Marvelous photos of Pink Mystery growing at the above mentioned garden are Photo of plant; Blooms and foliage; Flower detail. I find it very attractive how the bush in full flower resembles an annual Cosmos.

 Stellata mirifica sets very odd hips, while I never observed any on Pink Mystery.



I grew it for years in my Newhall garden and spread it around as far as I could find people willing to take it on for their gardens. Unfortunately, I lost it and it appears, so have the others who grew it as it isn't shown as being available anywhere in this country. None of the nurseries who had it, still list it. It is conspicuous in its absence on  the Lens Nursery rose list. Requests for any information concerning where it might be found on Help Me Find-Roses and Garden Web have, to date, resulted in no responses.

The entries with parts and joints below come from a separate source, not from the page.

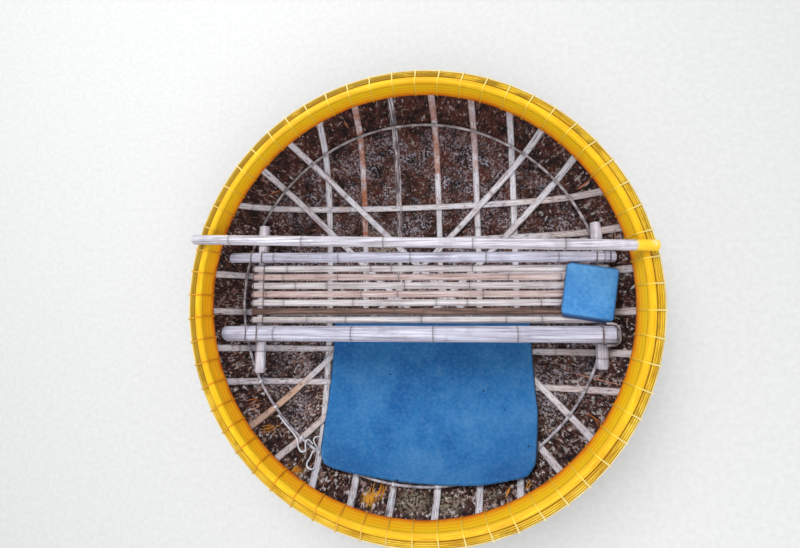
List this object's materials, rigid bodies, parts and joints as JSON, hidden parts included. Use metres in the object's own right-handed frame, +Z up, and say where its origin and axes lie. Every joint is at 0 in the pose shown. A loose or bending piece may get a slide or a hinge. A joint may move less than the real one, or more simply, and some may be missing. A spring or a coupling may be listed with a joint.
{
  "type": "round bamboo basket boat",
  "caption": "Round basket boat: woven bamboo bowl with a lattice of laths, laminated corded rim, slatted bench, foam seat pad and floor mat.",
  "frame": {"origin": "middle of the bowl at the loaded waterline", "axes": "+X to the right side of the bench, +Y to the back behind the bench, +Z up out of the water"},
  "size_m": [1.9326, 1.9328, 0.6586],
  "materials": {
    "hull": "matt dark pitch over woven bamboo",
    "rim_paint": "glossy yellow paint over bamboo strips",
    "rim_cord": "painted cord",
    "lath_bamboo": "weathered grey bamboo",
    "cane": "weathered grey cane",
    "white_cord": "twisted nylon cord",
    "dark_cord": "dark twisted cord",
    "pole_bamboo": "weathered pale bamboo",
    "slat_bamboo": "weathered grey bamboo",
    "seat_foam": "soft closed-cell foam",
    "mat_foam": "scuffed closed-cell foam"
  },
  "bodies": {
    "root": {"bearer_left": "pole_bamboo", "bearer_right": "pole_bamboo", "carry_pole": "pole_bamboo", "chine_hoop": "cane", "end_strap": "cane", "floor_mat": "mat_foam", "hoop_lashings": "white_cord", "hull_shell": "hull", "lath_across_1": "lath_bamboo", "lath_across_2": "lath_bamboo", "lath_across_3": "lath_bamboo", "lath_across_4": "lath_bamboo", "lath_across_5": "lath_bamboo", "lath_across_6": "lath_bamboo", "lath_along_1": "lath_bamboo", "lath_along_2": "lath_bamboo", "lath_along_3": "lath_bamboo", "lath_along_4": "lath_bamboo", "lath_along_5": "lath_bamboo", "lath_along_6": "lath_bamboo", "lath_falling_1": "lath_bamboo", "lath_falling_2": "lath_bamboo", "lath_rising_1": "lath_bamboo", "lath_rising_2": "lath_bamboo", "pole_lashings": "dark_cord", "rim_bindings": "rim_cord", "rim_cap": "rim_paint", "rim_inner_strips": "rim_paint", "rim_outer_strips": "rim_paint", "seat_pad": "seat_foam", "seat_pole_front": "pole_bamboo", "seat_pole_rear": "pole_bamboo", "slat_1": "slat_bamboo", "slat_2": "slat_bamboo", "slat_3": "slat_bamboo", "slat_4": "slat_bamboo", "slat_5": "slat_bamboo", "slat_6": "slat_bamboo", "slat_7": "slat_bamboo", "slat_lashings": "dark_cord", "tie_cord_1": "white_cord", "tie_cord_2": "white_cord", "tie_cord_3": "white_cord"}
  },
  "joints": []
}
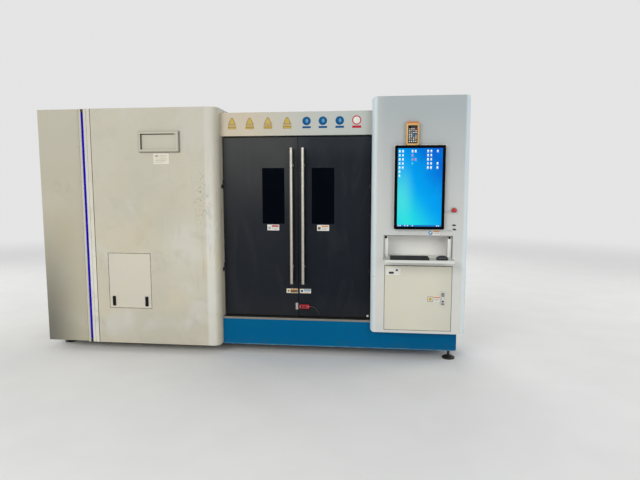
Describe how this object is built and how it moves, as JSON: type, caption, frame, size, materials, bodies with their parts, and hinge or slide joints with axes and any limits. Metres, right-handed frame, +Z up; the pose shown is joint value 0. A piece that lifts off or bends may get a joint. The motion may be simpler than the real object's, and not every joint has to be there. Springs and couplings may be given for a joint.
{
  "type": "fiber laser cutting machine",
  "caption": "Enclosed laser cutting machine: tall cabinet, double swing doors over a blue base, toothed cutting table with gantry and head, and a control console with a folding keyboard shelf.",
  "frame": {"origin": "on the floor under the middle of the bounding box", "axes": "+X to the right seen from the front, +Y to the rear, +Z up; the doors face -Y"},
  "size_m": [3.797, 1.99, 2.25],
  "materials": {
    "ivory_paint": "satin powder coat",
    "white_paint": "satin powder coat",
    "graphite_paint": "satin powder coat",
    "blue_paint": "satin paint",
    "bed_paint": "machine paint",
    "steel": "brushed",
    "dark_metal": "blackened",
    "copper": "turned copper",
    "black_plastic": "matte",
    "white_plastic": "matte",
    "red_plastic": "matte",
    "yellow_rubber": "soft cover",
    "blue_light": "lit diffuser",
    "screen_glass": "lit screen",
    "filter_glass": "dark laser filter pane"
  },
  "bodies": {
    "base": {"machine_bed": "bed_paint", "base_front_cover": "blue_paint", "console_plinth": "blue_paint", "sill_strip": "steel", "foot_front_left": "dark_metal", "foot_rear_left": "dark_metal", "foot_rear_right": "dark_metal", "foot_front_right": "dark_metal", "left_front_panel": "ivory_paint", "left_side_panel": "ivory_paint", "left_roof_panel": "ivory_paint", "left_inner_wall": "ivory_paint", "nameplate_frame": "ivory_paint", "led_strip": "blue_light", "laser_source": "graphite_paint", "header_panel": "ivory_paint", "bay_roof": "ivory_paint", "bay_right_wall": "ivory_paint", "rear_panel": "ivory_paint", "door_frame": "graphite_paint", "hinge_left_lower": "dark_metal", "hinge_left_upper": "dark_metal", "hinge_right_lower": "dark_metal", "hinge_right_upper": "dark_metal", "cutting_table": "bed_paint", "rail_left": "steel", "rail_right": "steel", "console_front": "white_paint", "console_carcass": "white_paint", "keyboard_niche": "white_paint", "monitor": "black_plastic", "screen": "screen_glass", "pendant": "yellow_rubber", "estop_collar": "steel", "control_computer": "bed_paint"},
    "left_door": {"door_left": "graphite_paint", "window_left": "filter_glass", "handle_left": "steel", "interlock_tongue": "steel"},
    "right_door": {"door_right": "graphite_paint", "window_right": "filter_glass", "handle_right": "steel", "interlock_switch": "red_plastic", "interlock_lead": "black_plastic", "door_bumper": "white_plastic"},
    "hatch": {"service_hatch": "ivory_paint"},
    "left_latch": {"hatch_latch_left": "black_plastic"},
    "right_latch": {"hatch_latch_right": "black_plastic"},
    "gantry": {"gantry_beam": "white_paint"},
    "carriage": {"head_carriage": "white_paint"},
    "head": {"vertical_slide": "dark_metal", "cutting_head": "graphite_paint", "nozzle": "copper"},
    "flap": {"keyboard_flap": "white_paint", "keyboard": "black_plastic", "mouse": "black_plastic"},
    "lower_door": {"console_door": "ivory_paint", "door_lock": "steel"},
    "lever": {"lock_lever": "steel"},
    "stop_button": {"estop_button": "red_plastic"}
  },
  "joints": [
    {"name": "left_door_hinge", "type": "hinge", "parent": "base", "child": "left_door", "pos_m": [-0.2265, -0.6615, 0.34], "axis": [0, 0, -1], "range_deg": [0, 90]},
    {"name": "right_door_hinge", "type": "hinge", "parent": "base", "child": "right_door", "pos_m": [1.0825, -0.6615, 0.34], "axis": [0, 0, 1], "range_deg": [0, 90]},
    {"name": "hatch_hinge", "type": "hinge", "parent": "base", "child": "hatch", "pos_m": [-1.074, -0.805, 0.91], "axis": [-1, 0, 0], "range_deg": [0, 90]},
    {"name": "left_latch_turn", "type": "hinge", "parent": "hatch", "child": "left_latch", "pos_m": [-1.229, -0.805, 0.473], "axis": [0, -1, 0], "range_deg": [0, 90]},
    {"name": "right_latch_turn", "type": "hinge", "parent": "hatch", "child": "right_latch", "pos_m": [-0.919, -0.805, 0.473], "axis": [0, -1, 0], "range_deg": [0, 90]},
    {"name": "gantry_travel", "type": "slide", "parent": "base", "child": "gantry", "axis": [0, -1, 0], "range_m": [0, 1.1]},
    {"name": "carriage_travel", "type": "slide", "parent": "gantry", "child": "carriage", "axis": [1, 0, 0], "range_m": [-0.4, 0.4]},
    {"name": "head_lift", "type": "slide", "parent": "carriage", "child": "head", "axis": [0, 0, 1], "range_m": [-0.045, 0.075]},
    {"name": "flap_hinge", "type": "hinge", "parent": "base", "child": "flap", "pos_m": [1.4895, -0.799, 0.897], "axis": [-1, 0, 0], "range_deg": [0, 90]},
    {"name": "lower_door_hinge", "type": "hinge", "parent": "base", "child": "lower_door", "pos_m": [1.2145, -0.805, 0.282], "axis": [0, 0, -1], "range_deg": [0, 90]},
    {"name": "lever_turn", "type": "hinge", "parent": "lower_door", "child": "lever", "pos_m": [1.7055, -0.8053, 0.527], "axis": [0, -1, 0], "range_deg": [0, 90]},
    {"name": "stop_button_press", "type": "slide", "parent": "base", "child": "stop_button", "axis": [0, 1, 0], "range_m": [0, 0.005]}
  ]
}
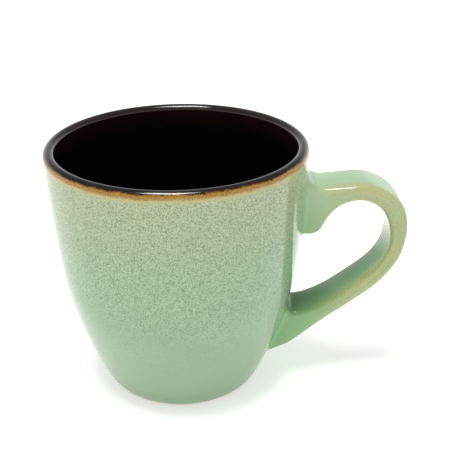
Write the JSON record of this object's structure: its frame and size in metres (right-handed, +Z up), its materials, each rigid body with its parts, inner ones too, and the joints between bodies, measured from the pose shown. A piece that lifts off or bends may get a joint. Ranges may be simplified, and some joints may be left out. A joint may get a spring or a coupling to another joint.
{
  "type": "ceramic mug",
  "caption": "Stoneware mug with a tapering round cup, bare foot ring and a pulled strap handle, glazed speckled sage outside and black inside with an amber break at the lip.",
  "frame": {"origin": "centre of the foot ring, on the plane the mug stands on", "axes": "+Z up along the cup's axis, +X out through the middle of the handle, +Y completes the frame"},
  "size_m": [0.1385, 0.1, 0.1],
  "materials": {
    "bare_clay": "matt fired stoneware, warm brown",
    "joining_slip": "matt fired slip",
    "black_liner_glaze": "gloss black, brown where it thins at the lip",
    "amber_break_glaze": "gloss amber, runny lower edge",
    "sage_glaze": "gloss sage green, sandy and speckled towards the lip"
  },
  "bodies": {
    "root": {"cup_body": "bare_clay", "handle": "bare_clay", "upper_slip_joint": "joining_slip", "lower_slip_joint": "joining_slip", "liner_glaze": "black_liner_glaze", "rim_break_band": "amber_break_glaze", "outer_glaze": "sage_glaze", "handle_glaze": "sage_glaze", "underside_glaze": "sage_glaze"}
  },
  "joints": []
}
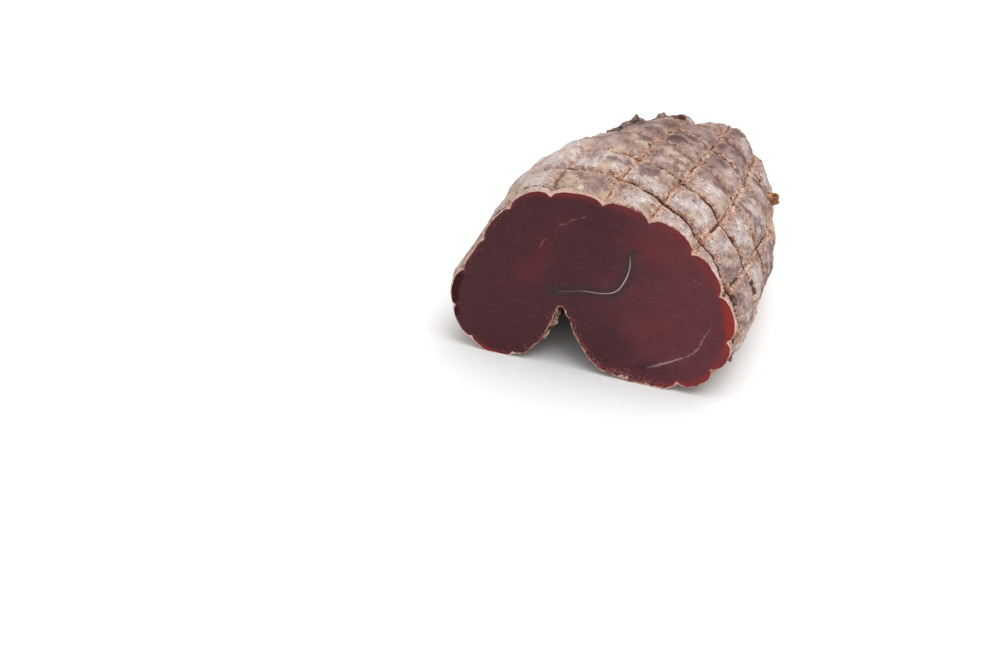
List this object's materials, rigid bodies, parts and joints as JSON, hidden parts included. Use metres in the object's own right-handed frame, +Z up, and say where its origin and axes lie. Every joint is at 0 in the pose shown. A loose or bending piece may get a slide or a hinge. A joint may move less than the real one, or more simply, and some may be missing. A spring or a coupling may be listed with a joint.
{
  "type": "venison cecina",
  "caption": "Tied end of a cured leg muscle that dried in a net, cut square across, with a mouldy pillowed crust and a cleft underneath.",
  "frame": {"origin": "under the middle of the bounding box, on the plane that the piece lies on", "axes": "+X across the cut to the right, +Y from the cut to the tied end, +Z up"},
  "size_m": [0.1258, 0.11, 0.0846],
  "materials": {
    "crust": "dry dusty crust with pale mould",
    "cut_meat": "moist satin cut meat"
  },
  "bodies": {
    "root": {"cecina": "crust"}
  },
  "joints": []
}
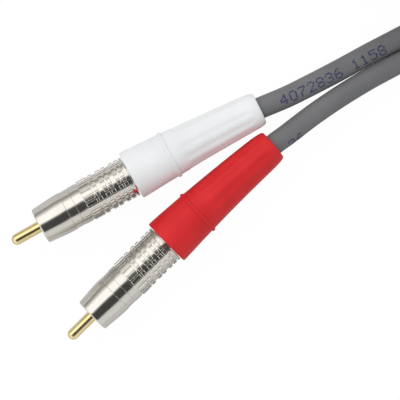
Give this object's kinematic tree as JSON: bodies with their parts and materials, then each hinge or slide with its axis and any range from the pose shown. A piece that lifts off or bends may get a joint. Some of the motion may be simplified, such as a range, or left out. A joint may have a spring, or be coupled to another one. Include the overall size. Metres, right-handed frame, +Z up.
{
  "type": "stereo audio cable",
  "caption": "Stereo phono cable: grey coaxial leads with knurled metal plugs and tapered white and red strain reliefs, the spare length wound in a tied hank.",
  "frame": {"origin": "under the middle of the two near plugs' bounding box, on the surface they lie on", "axes": "+X from the near plugs' pins towards their cables, +Y towards the white plug, +Z up"},
  "size_m": [0.2396, 0.0617, 0.0408],
  "materials": {
    "gold_plate": "gold-plated, polished",
    "nickel_plate": "bright nickel plate",
    "bare_copper": "bare copper",
    "bead_plastic": "moulded",
    "core_foam": "foamed, matt",
    "grey_jacket": "matt, printed",
    "white_boot_plastic": "soft moulded, satin",
    "red_boot_plastic": "soft moulded, satin",
    "strap_fabric": "woven hook and loop"
  },
  "bodies": {
    "root": {"white_pin": "gold_plate", "white_insulator": "bead_plastic", "white_shell": "nickel_plate", "white_ferrule": "nickel_plate", "white_boot": "white_boot_plastic", "white_core": "core_foam", "white_conductor": "bare_copper", "red_pin": "gold_plate", "red_insulator": "bead_plastic", "red_shell": "nickel_plate", "red_ferrule": "nickel_plate", "red_boot": "red_boot_plastic", "red_core": "core_foam", "red_conductor": "bare_copper", "far_white_pin": "gold_plate", "far_white_insulator": "bead_plastic", "far_white_shell": "nickel_plate", "far_white_ferrule": "nickel_plate", "far_white_boot": "white_boot_plastic", "far_white_core": "core_foam", "far_white_conductor": "bare_copper", "far_red_pin": "gold_plate", "far_red_insulator": "bead_plastic", "far_red_shell": "nickel_plate", "far_red_ferrule": "nickel_plate", "far_red_boot": "red_boot_plastic", "far_red_core": "core_foam", "far_red_conductor": "bare_copper", "white_cable": "grey_jacket", "red_cable": "grey_jacket", "white_coil": "grey_jacket", "red_coil": "grey_jacket", "white_tail": "grey_jacket", "red_tail": "grey_jacket", "coil_tie_1": "strap_fabric", "coil_tie_2": "strap_fabric"}
  },
  "joints": []
}
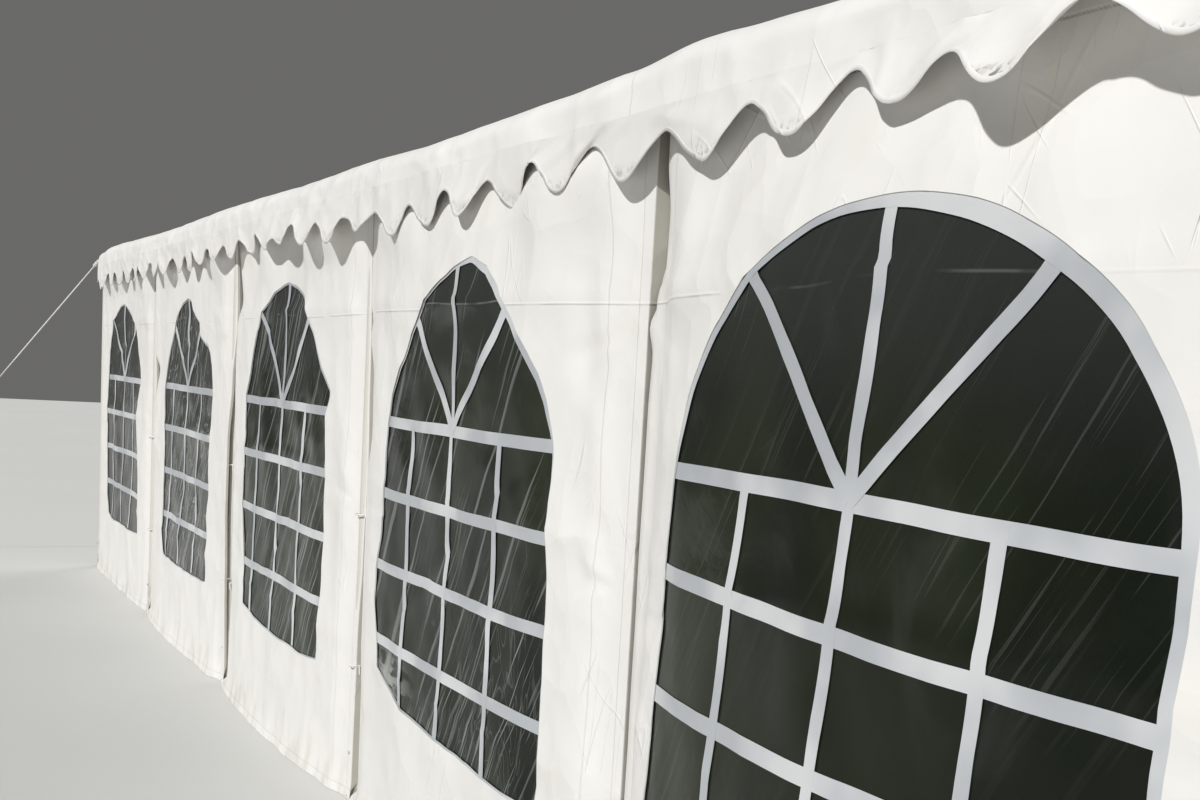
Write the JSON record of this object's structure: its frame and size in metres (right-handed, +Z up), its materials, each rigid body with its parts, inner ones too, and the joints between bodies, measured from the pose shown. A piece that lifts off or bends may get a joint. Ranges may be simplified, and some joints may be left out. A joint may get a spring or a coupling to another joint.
{
  "type": "storage tent",
  "caption": "Long white PVC storage tent on a steel tube frame, with arched clear windows, a scalloped valance along the eaves and corner guy ropes.",
  "frame": {"origin": "on the ground, under the middle of the tent", "axes": "+X along the ridge towards the near end of the picture, -Y out of the long side that the picture shows, +Z up"},
  "size_m": [11.832, 8.032, 3.0552],
  "materials": {
    "tube": "white powder coat over steel tube, slightly scuffed",
    "sheeting": "warm white semi-gloss PVC-coated cloth, creased and lightly dirty",
    "film": "clear flexible PVC film, creased and hazy",
    "rope": "white braided rope",
    "stake": "zinc plated steel, dulled"
  },
  "bodies": {
    "root": {"ridge_tube": "tube", "front_eave_tube": "tube", "back_eave_tube": "tube", "rafter_pair_1": "tube", "rafter_pair_2": "tube", "rafter_pair_3": "tube", "rafter_pair_4": "tube", "rafter_pair_5": "tube", "rafter_pair_6": "tube", "front_leg_1": "tube", "front_leg_2": "tube", "front_leg_3": "tube", "front_leg_4": "tube", "front_leg_5": "tube", "front_leg_6": "tube", "back_leg_1": "tube", "back_leg_2": "tube", "back_leg_3": "tube", "back_leg_4": "tube", "back_leg_5": "tube", "back_leg_6": "tube", "far_end_tube": "tube", "far_door_post_front": "tube", "far_door_post_back": "tube", "near_end_tube": "tube", "near_door_post_front": "tube", "near_door_post_back": "tube", "roof_cover": "sheeting", "front_valance": "sheeting", "back_valance": "sheeting", "far_gable": "sheeting", "near_gable": "sheeting", "front_wall_1": "sheeting", "front_wall_2": "sheeting", "front_wall_3": "sheeting", "front_wall_4": "sheeting", "front_wall_5": "sheeting", "back_wall_1": "sheeting", "back_wall_2": "sheeting", "back_wall_3": "sheeting", "back_wall_4": "sheeting", "back_wall_5": "sheeting", "far_wall_front": "sheeting", "far_door": "sheeting", "far_wall_back": "sheeting", "near_wall_front": "sheeting", "near_door": "sheeting", "near_wall_back": "sheeting", "front_window_film": "film", "guy_rope_front_far": "rope", "stake_front_far": "stake", "guy_rope_front_near": "rope", "stake_front_near": "stake", "back_window_film": "film", "guy_rope_back_far": "rope", "stake_back_far": "stake", "guy_rope_back_near": "rope", "stake_back_near": "stake"}
  },
  "joints": []
}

Hans at  Bierkreek Nursery in The Netherlands, has been searching for Pink Mystery for the past several years, with little luck. Through the generous efforts of a Help Me Find-Roses member who also lives in The Netherlands, Pink Mystery has been located in a public garden, and efforts are under way to obtain propagating material for it. Marvelous news, but difficult for us here in the United States due to the time, quarantine period and costs involved in importing rose material from there to here.

Which brings me to the point of this post. I'm hoping that someone may know of Pink Mystery's existence somewhere here in the United States or Canada. If it can be located in a garden here, cuttings or suckers could be obtained and the plant once again introduced into commerce here without the required paperwork, time and expense of importing it from overseas.